1. If there is no ‘money’, then exchange of goods/services is direct. I need bread, I can offer my service of labour. If the person offering bread does not need [my] labour, no exchange will take place.

2. If there is ‘money’, now indirect exchange can take place. I offered labour to ‘X’ for $1. I completed the labour he gave me $1. The transaction is not complete from my point of view. I have $1 ready to exchange for bread. That $1 is merely a means to an end, of obtaining bread.

3. I exchange my $1 for bread. My transaction is now complete. The baker, who received my $1, has an open transaction, the $1 standing ready to complete his desired exchange.

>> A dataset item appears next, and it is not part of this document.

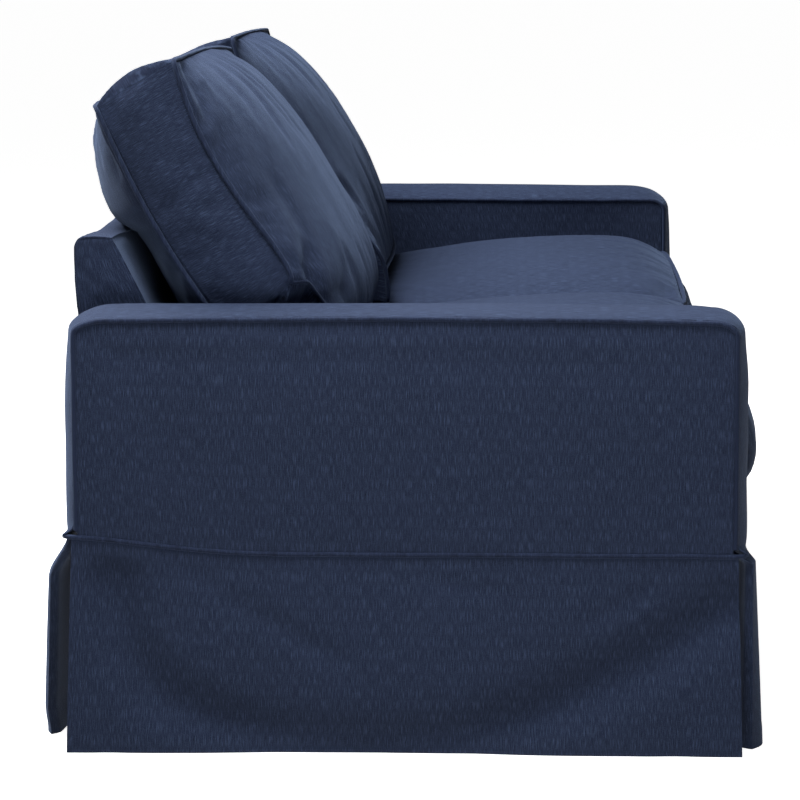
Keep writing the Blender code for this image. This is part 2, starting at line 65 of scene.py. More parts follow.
HALF_LENGTH = 1.080  # to the face of an outside arm panel
ARM_WIDTH = 0.155
ARM_TOP = 0.605  # height of the arm's top seams
ARM_FRONT = -0.457
ARM_REAR = 0.456
ARM_CORNER_FRONT = (0.031, 0.021)  # the arm's rounding, along the arm and down
ARM_CORNER_REAR = (0.052, 0.018)
ARM_SEAM_RISE = 0.004  # how far the outer top seam climbs between the corners
ARM_CROWN = {"left": 0.012, "right": 0.021}  # rise of an arm strip between its seams
ARM_CROWN_LEGS = {"left": 0.019, "right": 0.014}  # the same down its front and rear

WAIST = 0.281  # height of the seam that the skirt hangs from
WAIST_LIFT = 0.023  # how far that seam climbs at the rear corners
WAIST_CLIMB = (0.12, 0.36)  # where along the side it starts to climb, and over what length
WAIST_FRONT = -0.474
WAIST_REAR = 0.474
WAIST_SIDE = 1.0815
WAIST_RADIUS = 0.018
FOOT_KICK = 0.0155  # how far an arm strip's foot stands out to meet the waist seam
FOOT_TURN = 0.016  # the height over which it does so

DECK = 0.312  # height of the seat deck
BACK_TOP = 0.705
BACK_REAR = 0.473  # the rear face at its top
BACK_LEAN = (0.45, 0.22)  # the height where that face starts to lean out, and its rise
BACK_SAG = 0.012  # how far the cushions press the top strip down
BACK_SAG_RUN = 0.30  # from the strip's ends to its full sag
BACK_LIP = 0.418  # where the inside back reaches the top strip
BACK_RAKE = 0.51  # metres forward for each metre down
BACK_ROUND = 0.007  # how far the back's top rear edge is rounded off
BACK_ROUND_HEIGHT = 0.014
BACK_WIDTH = 1.85

INNER_SEAM = HALF_LENGTH - ARM_WIDTH  # to the inner seams of the arms
SKIRT_HEIGHT = 0.277
HEM = 0.030  # height of the skirt's hem stitching

# An arm's seam line runs from 0 at the front foot to 1 at the rear foot. A leg, a
# corner and the top take these shares of it.
LEG_SHARE, CORNER_SHARE, TOP_SHARE = 0.20, 0.16, 0.28
TOP_START, TOP_END, REAR_LEG = 0.36, 0.64, 0.80
LEG_HEIGHT = 0.28
PANEL_CORNER = 0.20  # a corner's share of an outside arm panel's top edge
CORNER_FLATNESS = 0.42  # how much flatter an arm strip lies where it turns a corner
CORNER_FLAT_RUN = 0.030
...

4. The point being: ‘money’ is a good that facilitates indirect exchange.When exchanged, it retains the ability to transact at a later date, if the goods/services desired are not then available.

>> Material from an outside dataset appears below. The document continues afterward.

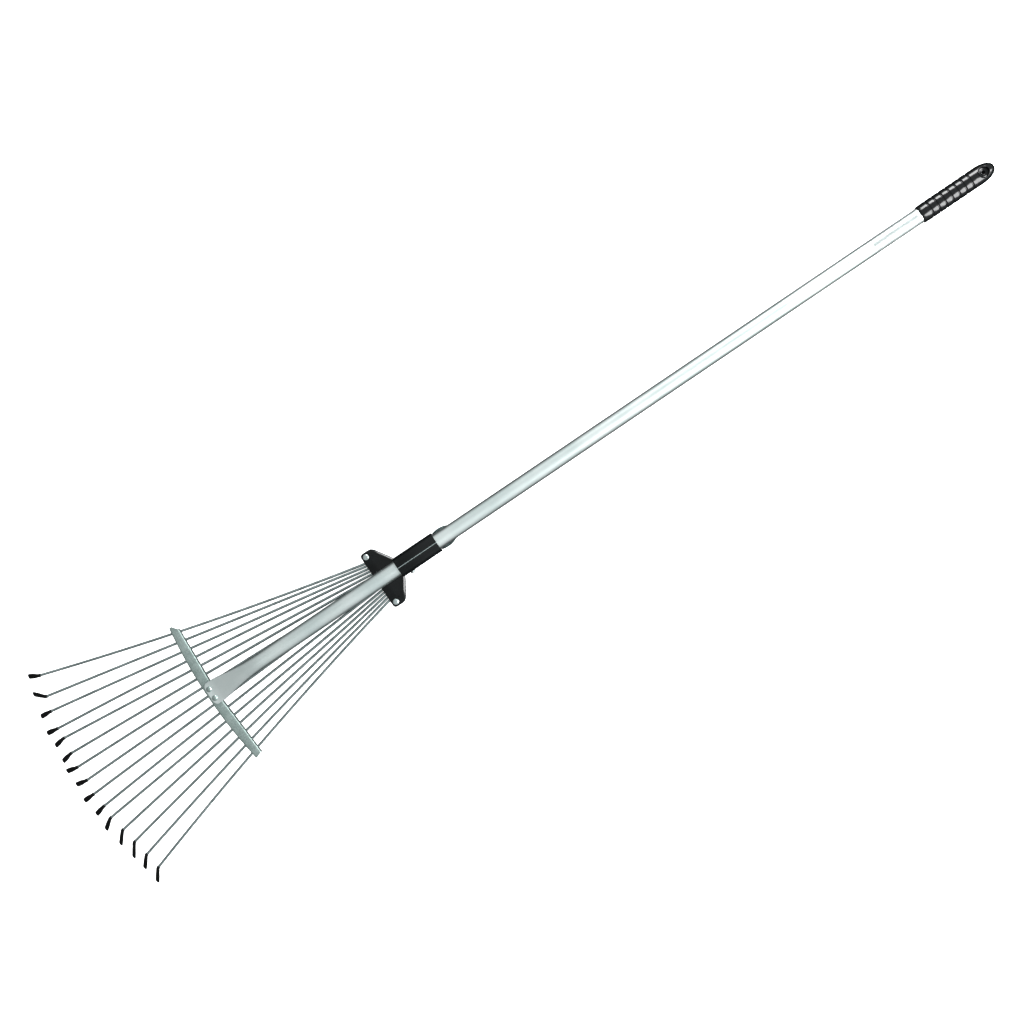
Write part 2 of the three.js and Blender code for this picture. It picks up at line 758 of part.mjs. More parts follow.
const rake = new THREE.Group();
rake.add(piece('handle_tube', handleTube(), brightZinc));
rake.add(piece('end_grip', endGrip(), blackVinyl));
rake.add(piece('blank_label', blankLabel(), labelFilm));
rake.add(piece('spreader_bar', spreaderBar(tines), galvanised));
rake.add(piece('bar_rivet_left', barRivet(1), galvanised));
rake.add(piece('bar_rivet_right', barRivet(-1), galvanised));
rake.add(piece('hub_body', hubBody(), blackNylon));
rake.add(piece('hub_cover', hubCover(tines), blackNylon));
rake.add(piece('hub_screw_left', hubScrew(1), pressedSteel));
rake.add(piece('hub_screw_right', hubScrew(-1), pressedSteel));
rake.add(piece('clamp_shoe', clampShoe(), shoeBrass));
rake.add(piece('clamp_lever', clampLever(), pressedSteel));
rake.add(piece('lever_bolt', leverBolt(), pressedSteel));
rake.add(piece('lever_nut', leverNut(), pressedSteel));
tines.forEach((tine, number) => {
  const label = String(number + 1).padStart(2, '0');
  rake.add(placeTinePiece(piece(`tine_${label}`, tineWire(tine), springSteel), tine));
  rake.add(placeTinePiece(piece(`tip_coat_${label}`, tineTipCoat(tine), blackDip), tine));
});

// Tip the rake onto its tine tips and its grip, and put the origin under the middle of it.
const tipDrop = tipLength * Math.sin(tipBendAngle) + tipBendRadius * (1 - Math.cos(tipBendAngle));
const tipZ = tinePlaneZ - tipDrop - tipHalfThickness;
const restTilt = Math.atan2(-gripRadius - tipZ, gripShoulderX - tinePivotX + tineReach);
rake.rotation.y = restTilt;
rake.updateMatrixWorld(true);
const bounds = new THREE.Box3().setFromObject(rake, true);
const middle = bounds.getCenter(new THREE.Vector3());
rake.position.set(-middle.x, -middle.y, -bounds.min.z);
rake.updateMatrixWorld(true);

const leafRake = new THREE.Group();
leafRake.add(rake);

export default leafRake;
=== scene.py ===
import json
import math

import bmesh
import bpy
from mathutils import Matrix, Vector


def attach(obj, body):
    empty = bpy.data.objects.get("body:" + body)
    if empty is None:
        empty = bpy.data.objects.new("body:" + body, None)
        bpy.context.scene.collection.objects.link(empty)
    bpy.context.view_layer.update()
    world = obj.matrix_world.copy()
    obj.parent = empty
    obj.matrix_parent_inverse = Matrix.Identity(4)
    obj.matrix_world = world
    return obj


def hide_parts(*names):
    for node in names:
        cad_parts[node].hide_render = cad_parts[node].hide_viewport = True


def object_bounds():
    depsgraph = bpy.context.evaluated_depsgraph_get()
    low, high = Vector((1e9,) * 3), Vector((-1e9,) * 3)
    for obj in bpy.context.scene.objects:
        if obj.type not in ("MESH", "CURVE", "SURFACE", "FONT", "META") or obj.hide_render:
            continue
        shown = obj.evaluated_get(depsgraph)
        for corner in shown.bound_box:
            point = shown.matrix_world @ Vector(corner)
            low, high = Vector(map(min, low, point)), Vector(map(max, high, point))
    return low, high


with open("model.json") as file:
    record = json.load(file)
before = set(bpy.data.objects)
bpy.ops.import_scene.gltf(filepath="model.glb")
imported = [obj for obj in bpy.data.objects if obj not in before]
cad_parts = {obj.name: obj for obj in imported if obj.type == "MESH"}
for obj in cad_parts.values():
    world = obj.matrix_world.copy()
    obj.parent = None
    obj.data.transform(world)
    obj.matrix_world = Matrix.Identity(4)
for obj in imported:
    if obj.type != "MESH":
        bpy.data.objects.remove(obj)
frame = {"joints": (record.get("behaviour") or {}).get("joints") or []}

cad_low, cad_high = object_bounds()

# ------------------------------------------------------------------------------------------------
# The rake's own frame, in millimetres: X along the handle towards the grip, Y to the left and Z up,
# with the handle's axis at Y = 0, Z = 0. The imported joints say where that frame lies.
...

5. It has an exchange value and it [to a point] acts as a store of value, its fluctuations respond to the change in availability of goods. Herein lies the theory of credit and the time value of money: another significant reality of money that is beyond the scope of this post.

6. Money is not in of itself ‘wealth’: ie. it is not a good or service that is a consumption good. Its function is to facilitate trade through the mechanism of indirect exchange.

7. For this function, the volume of money in circulation is irrelevant. Money, ‘X’ quantity, will adjust through the function of price, relative exchange ratios with all goods/services.

8. If on a desert island there is a single $1 coin that can be used to facilitate exchange between the only two inhabitants, when direct exchange is not possible, for example, I fish, but have been ill, so I have no fish currently, but, from a previous exchange I have the $1 coin: I can exchange that coin for berries, providing the coin, knowing that when I have fish, my neighbour can present the coin for some of my catch.

9. Those ratios will be fairly consistent, 3 fish for the coin +/- on availability of fish. If I have many fish, it may rise, $1 = 5 fish. Less in hard times.

10. What happens if while fishing, I catch a fish that has a second $1 coin in its entrails?

11. The money supply is doubled. All the ratios change. Less goods will be available per coin. The price has risen. That is inflation.

12. MMT through manipulating the volume/supply of money does nothing to increase the wealth of an economy. There is no more ‘sustainable’ production of consumer goods. There is only an increase/decrease in the supply of money, which is irrelevant to money performing its task – the indirect exchange of goods.

13. Even when ‘money’ flows to production goods, which is where the time value of money and credit step into the picture, there is no requirement to change the volume of money: in fact by doing so, you distort market signals and waste valuable resources.

Obviously, there is a great more detail required to fully explain the concept. Many books have been written on the subject.